### [Data segment]
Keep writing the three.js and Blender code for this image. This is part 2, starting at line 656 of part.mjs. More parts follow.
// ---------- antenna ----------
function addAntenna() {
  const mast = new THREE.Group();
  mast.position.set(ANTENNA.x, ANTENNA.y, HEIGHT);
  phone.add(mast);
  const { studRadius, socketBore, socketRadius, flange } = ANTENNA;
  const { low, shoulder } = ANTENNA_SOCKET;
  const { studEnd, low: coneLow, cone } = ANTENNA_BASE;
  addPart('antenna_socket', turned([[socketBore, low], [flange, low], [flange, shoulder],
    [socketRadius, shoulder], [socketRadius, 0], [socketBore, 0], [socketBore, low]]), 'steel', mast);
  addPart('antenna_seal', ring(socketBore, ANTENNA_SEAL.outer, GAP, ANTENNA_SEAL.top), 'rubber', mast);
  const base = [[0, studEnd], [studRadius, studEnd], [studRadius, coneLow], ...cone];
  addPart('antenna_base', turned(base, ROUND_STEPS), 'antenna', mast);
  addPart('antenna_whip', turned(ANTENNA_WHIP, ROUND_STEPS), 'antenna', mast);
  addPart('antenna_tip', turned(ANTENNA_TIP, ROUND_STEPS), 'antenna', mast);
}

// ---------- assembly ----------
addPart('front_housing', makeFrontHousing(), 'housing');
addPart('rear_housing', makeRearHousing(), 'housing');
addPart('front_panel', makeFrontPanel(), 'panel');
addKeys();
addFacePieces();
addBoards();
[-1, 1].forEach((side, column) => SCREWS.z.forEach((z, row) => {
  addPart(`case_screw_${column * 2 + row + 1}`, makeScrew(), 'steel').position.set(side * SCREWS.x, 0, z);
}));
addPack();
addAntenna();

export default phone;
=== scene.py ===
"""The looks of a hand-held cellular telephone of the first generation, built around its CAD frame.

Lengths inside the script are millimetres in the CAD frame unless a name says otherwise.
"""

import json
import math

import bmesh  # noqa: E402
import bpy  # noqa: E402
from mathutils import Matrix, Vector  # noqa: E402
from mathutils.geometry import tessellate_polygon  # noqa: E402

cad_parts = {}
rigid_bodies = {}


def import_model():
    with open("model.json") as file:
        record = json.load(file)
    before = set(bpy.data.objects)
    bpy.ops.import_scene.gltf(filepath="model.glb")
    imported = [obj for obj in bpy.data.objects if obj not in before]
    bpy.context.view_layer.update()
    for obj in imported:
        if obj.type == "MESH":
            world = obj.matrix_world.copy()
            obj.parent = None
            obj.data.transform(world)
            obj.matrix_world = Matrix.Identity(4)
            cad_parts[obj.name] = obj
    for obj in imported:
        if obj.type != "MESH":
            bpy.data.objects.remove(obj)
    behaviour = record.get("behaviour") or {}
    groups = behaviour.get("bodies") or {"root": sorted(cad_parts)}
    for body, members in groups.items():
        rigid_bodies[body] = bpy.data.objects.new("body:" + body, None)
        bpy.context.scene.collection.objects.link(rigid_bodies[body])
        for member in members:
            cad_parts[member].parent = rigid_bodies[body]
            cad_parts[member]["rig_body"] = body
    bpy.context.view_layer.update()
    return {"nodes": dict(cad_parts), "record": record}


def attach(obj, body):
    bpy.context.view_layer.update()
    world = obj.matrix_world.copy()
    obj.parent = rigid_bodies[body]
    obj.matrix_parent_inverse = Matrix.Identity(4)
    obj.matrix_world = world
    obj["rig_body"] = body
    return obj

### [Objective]
The line containing "SCREWS.x, 0, z);" opens the part, and the line containing "cad_parts[obj.name] = obj" closes it. Output that part exactly, with both, and only that.

### [Problem solution]
  addPart(`case_screw_${column * 2 + row + 1}`, makeScrew(), 'steel').position.set(side * SCREWS.x, 0, z);
}));
addPack();
addAntenna();

export default phone;
=== scene.py ===
"""The looks of a hand-held cellular telephone of the first generation, built around its CAD frame.

Lengths inside the script are millimetres in the CAD frame unless a name says otherwise.
"""

import json
import math

import bmesh  # noqa: E402
import bpy  # noqa: E402
from mathutils import Matrix, Vector  # noqa: E402
from mathutils.geometry import tessellate_polygon  # noqa: E402

cad_parts = {}
rigid_bodies = {}


def import_model():
    with open("model.json") as file:
        record = json.load(file)
    before = set(bpy.data.objects)
    bpy.ops.import_scene.gltf(filepath="model.glb")
    imported = [obj for obj in bpy.data.objects if obj not in before]
    bpy.context.view_layer.update()
    for obj in imported:
        if obj.type == "MESH":
            world = obj.matrix_world.copy()
            obj.parent = None
            obj.data.transform(world)
            obj.matrix_world = Matrix.Identity(4)
            cad_parts[obj.name] = obj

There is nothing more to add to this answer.